The Supreme Court has repeatedly ruled that tax declarations and tax receipts are not conclusive evidence of ownership when unsupported by other reliable proof. In Republic v. Manimtim, G.R. No. 169599, March 16, 2011, the Court rejected a claim based mainly on tax declarations, general testimony, and insufficiently authenticated deeds. (Supreme Court E-Library)

A Torrens title, by contrast, is a certificate of title issued under the Torrens registration system. The first title issued for previously untitled land is normally an Original Certificate of Title (OCT). A later title issued after a sale, donation, inheritance, or other transfer is generally a Transfer Certificate of Title (TCT).

Registration does not create ownership out of nothing. It confirms or records a right that the applicant must first establish under law.

First Check Whether the Land Can Legally Be Titled

Before paying for a survey or preparing a court case, investigate the land’s status. Many failed titling applications involve property that is already titled, overlaps another survey, remains classified as forest land, or is reserved for public use.

Question to verify Why it matters Office or record to check
Is the land already titled? A second title cannot validly be issued over the same property Registry of Deeds and Land Registration Authority
Is it alienable and disposable land? Public land cannot be privately titled unless the State has classified it as alienable and disposable DENR CENRO, PENRO, regional office, and land classification records
Does the tax declaration match the actual parcel? Tax declarations may use outdated areas, boundaries, or lot numbers City or municipal assessor, cadastral map, survey records
Is the land agricultural or residential? The classification determines the available free-patent route DENR and city or municipal planning and zoning office
Are there overlapping claims? An administrative patent may be delayed or denied when another person objects DENR records, assessor’s records, adjoining owners, barangay records
Is the land affected by agrarian reform? DAR clearance, tenancy issues, retention limits, or restrictions may apply Department of Agrarian Reform
Is it within ancestral domain or ancestral land?

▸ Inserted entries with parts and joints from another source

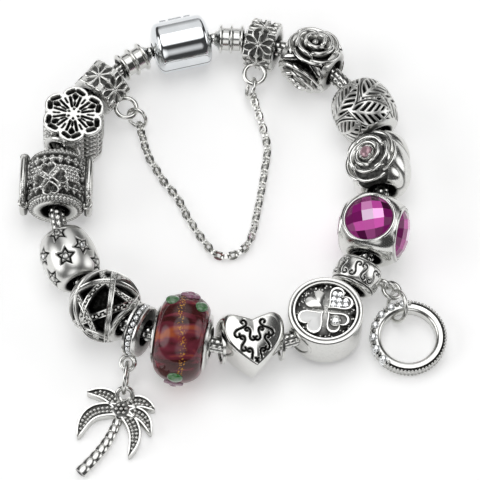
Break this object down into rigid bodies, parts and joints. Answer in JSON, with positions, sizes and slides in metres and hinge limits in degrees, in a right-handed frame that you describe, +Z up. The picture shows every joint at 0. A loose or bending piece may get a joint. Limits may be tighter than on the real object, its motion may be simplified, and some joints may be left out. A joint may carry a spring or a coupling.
{
  "type": "charm bracelet",
  "caption": "Silver charm bracelet: a snake chain with a hinged barrel clasp, slide-on beads, hanging palm and ring charms, and a fine safety chain.",
  "frame": {"origin": "middle of the lying bracelet's box, on the surface that it lies on", "axes": "+Z up from the surface; the clasp is towards +Y and the palm charm towards -Y; +X is the picture's right"},
  "size_m": [0.0762, 0.0912, 0.016],
  "materials": {
    "antiqued_silver": "sterling silver, polished on the high places and dark in the recesses",
    "polished_steel": "mirror-polished silver of the clasp",
    "purple_glass": "purple lampwork glass with a glitter band",
    "magenta_crystal": "faceted magenta stone",
    "pink_crystal": "pale pink cut stone",
    "white_enamel": "glossy white enamel"
  },
  "bodies": {
    "bracelet": {"cap_left": "antiqued_silver", "cap_right": "antiqued_silver", "clasp_base": "polished_steel", "clover_drum": "antiqued_silver", "crystal_1": "magenta_crystal", "crystal_2": "magenta_crystal", "crystal_3": "magenta_crystal", "crystal_bead": "antiqued_silver", "enamel_heart": "white_enamel", "flower_bead": "antiqued_silver", "glass_bead": "purple_glass", "glass_core": "antiqued_silver", "globe_bead": "antiqued_silver", "heart_bead": "antiqued_silver", "large_ring": "antiqued_silver", "leaf_ball": "antiqued_silver", "palm_charm": "antiqued_silver", "palm_ring": "antiqued_silver", "pave_spacer": "antiqued_silver", "ring_charm": "antiqued_silver", "ring_left": "antiqued_silver", "ring_right": "antiqued_silver", "rose_bead": "antiqued_silver", "rose_stone": "pink_crystal", "safety_chain": "antiqued_silver", "scroll_bead": "antiqued_silver", "small_ring": "antiqued_silver", "snake_chain": "antiqued_silver", "star_ball": "antiqued_silver", "stopper_left": "antiqued_silver", "stopper_right": "antiqued_silver", "strand_ball": "antiqued_silver", "triple_rose_bead": "antiqued_silver"},
    "clasp_lid": {"clasp_lid": "polished_steel"}
  },
  "joints": [
    {"name": "clasp_hinge", "type": "hinge", "parent": "bracelet", "child": "clasp_lid", "pos_m": [-0.01045, 0.04398, 0.00499], "axis": [-0.9704, -0.2414, 0], "range_deg": [0, 75]}
  ]
}
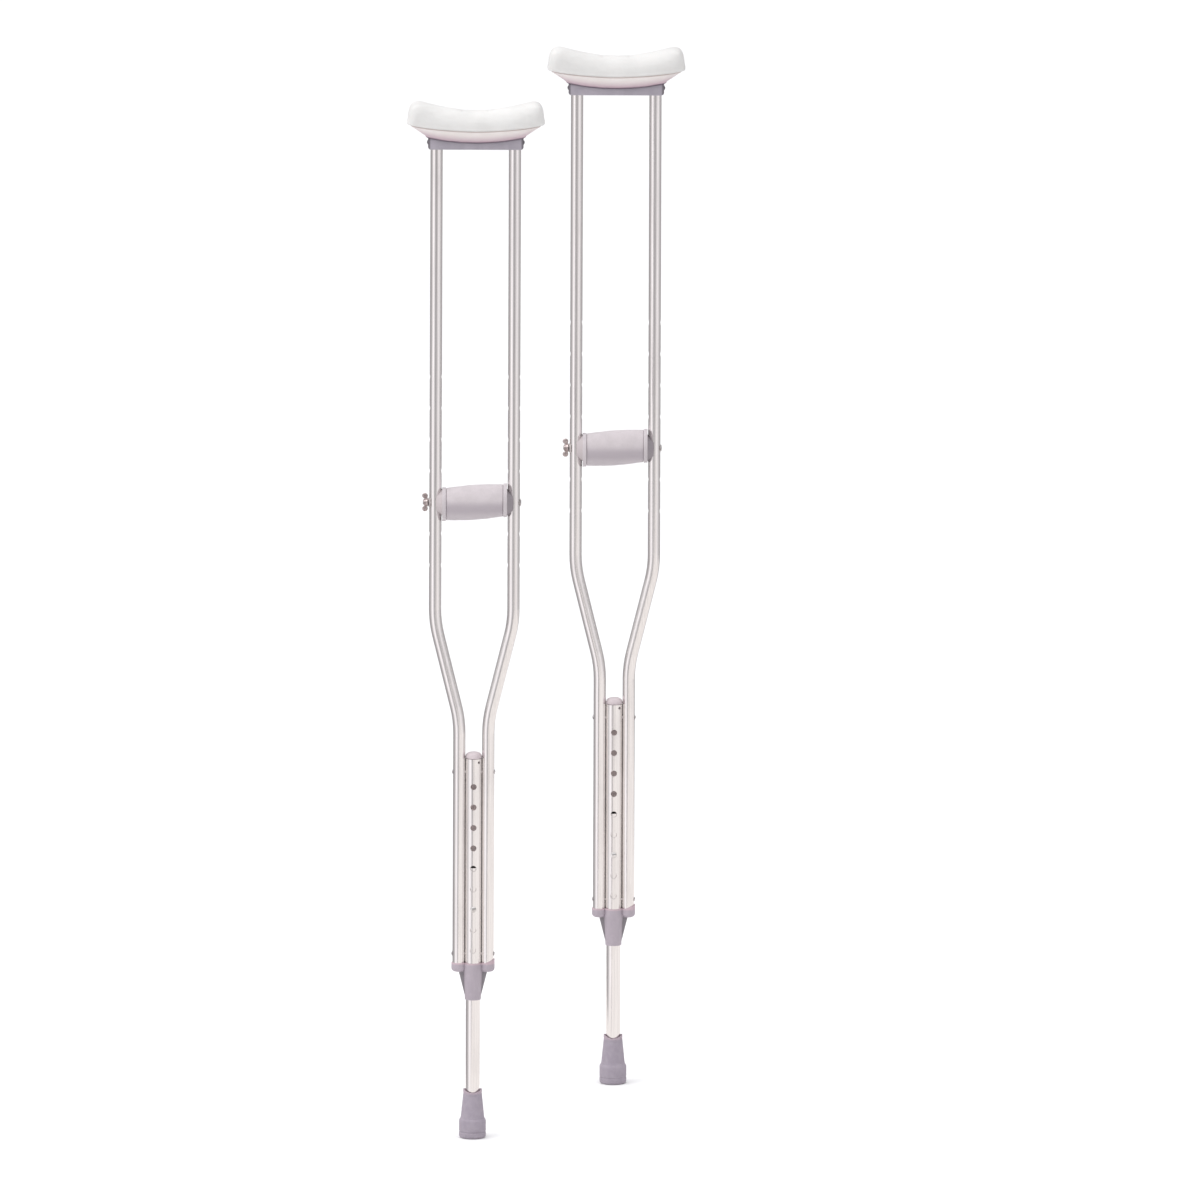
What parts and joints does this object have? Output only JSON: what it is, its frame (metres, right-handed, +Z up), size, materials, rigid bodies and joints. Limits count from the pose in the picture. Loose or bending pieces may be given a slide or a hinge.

Indigenous Peoples’ rights may affect ownership and titling National Commission on Indigenous Peoples
Is it a road, riverbank, foreshore, protected area, forest, military reservation, or other public-use land? These areas may be inalienable or subject to special disposition rules DENR, LGU, DPWH, NAMRIA, and other relevant agencies

A tax declaration may also exist for land already covered by a Torrens title. This can happen because of old assessor records, failure to update ownership, duplicate declarations, or incorrect transfers at the assessor’s office. The Registry of Deeds and LRA records must therefore be checked independently.

Legal Routes for Titling Land Covered Only by a Tax Declaration

There are three common routes.

Agricultural free patent

An agricultural free patent is an administrative grant processed by the DENR under the Public Land Act, as amended by Republic Act No. 11573.

A qualified applicant must generally be:

  • A natural-born Filipino citizen;
  • Not the owner of more than 12 hectares of land;
  • In continuous occupation and cultivation of the land, personally or through a predecessor-in-interest, for at least 20 years before filing;
  • Paying real property taxes on the land; and
  • Applying for no more than 12 hectares of alienable and disposable agricultural public land.

Applications are filed with the DENR Community Environment and Natural Resources Office, or CENRO. Where there is no CENRO, filing is made with the implementing PENRO. (Supreme Court E-Library)

Residential free patent

A residential free patent is available under Republic Act No. 10023 for untitled alienable and disposable public land that has been properly zoned as residential.

The applicant must generally:

  • Be a Filipino citizen;
  • Actually occupy and reside on the property;
  • Have continuously possessed and occupied it, personally or through a predecessor-in-interest, under a bona fide claim of ownership for at least 10 years; and
  • Stay within the applicable area limit.

The maximum areas are:

Location Maximum residential free-patent area
Highly urbanized city 200 square meters
Other city 500 square meters
First- or second-class municipality 750 square meters
Other municipality 1,000 square meters

The land must not be needed for public service or public use. The DENR implementing rules recognize dual citizens as Filipino citizens and treat overseas workers or persons employed away from home as actual occupants in appropriate circumstances. (Lawphil)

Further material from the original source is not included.